Bosanquet's social and political philosophy is called ‘idealist’ because of his view that social relations and institutions were not ultimately material phenomena, but best understood as existing at the level of human consciousness. Writing largely in reaction to the utilitarianism of Bentham and Mill and to the natural-rights based theory of Herbert Spencer, Bosanquet's views show both a strong influence of Hegel and an important debt to Kant and to the classical Greek thought of Plato and Aristotle. Indeed, Bosanquet often spoke of his political theory as reflecting principles found in ‘classical philosophy,’ and one of his early works was a commentary on Plato's Republic. Nevertheless, his political thought lies clearly within the tradition of liberalism.
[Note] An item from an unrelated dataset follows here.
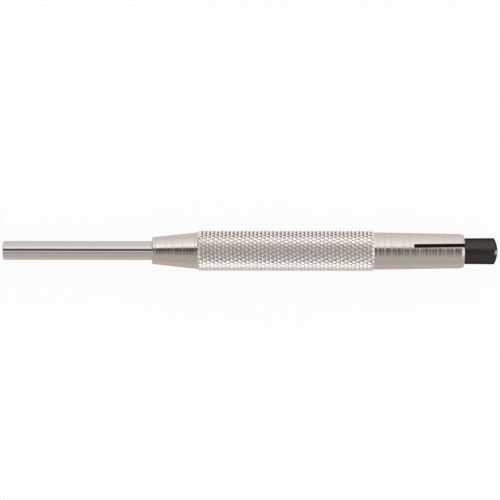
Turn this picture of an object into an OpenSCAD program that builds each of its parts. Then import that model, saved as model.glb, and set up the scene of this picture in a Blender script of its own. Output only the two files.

The main source for Bosanquet's social and political philosophy is The Philosophical Theory of the State (1899; 4th ed., 1923), though many of his ideas are developed in dozens of articles and essays which he wrote for professional academic journals, for publications of the Charity Organisation Society and for the popular press. Like many of his fellow idealists (notably T.H. Green, D.G. Ritchie, William Wallace, John Watson and, to a lesser degree, F.H. Bradley). Bosanquet's principal concern was to explain the basis of political authority and the state, the place of the citizen in society, and the nature, source and limits of human rights. The political theory that he develops is importantly related to his metaphysics and logic — particularly to such notions as the individual, the general will, ‘the best life’, society, and the state. In order to provide a coherent account of such issues, Bosanquet argued, one must abandon some of the assumptions of the liberal tradition — particularly those that reveal a commitment to ‘individualism’.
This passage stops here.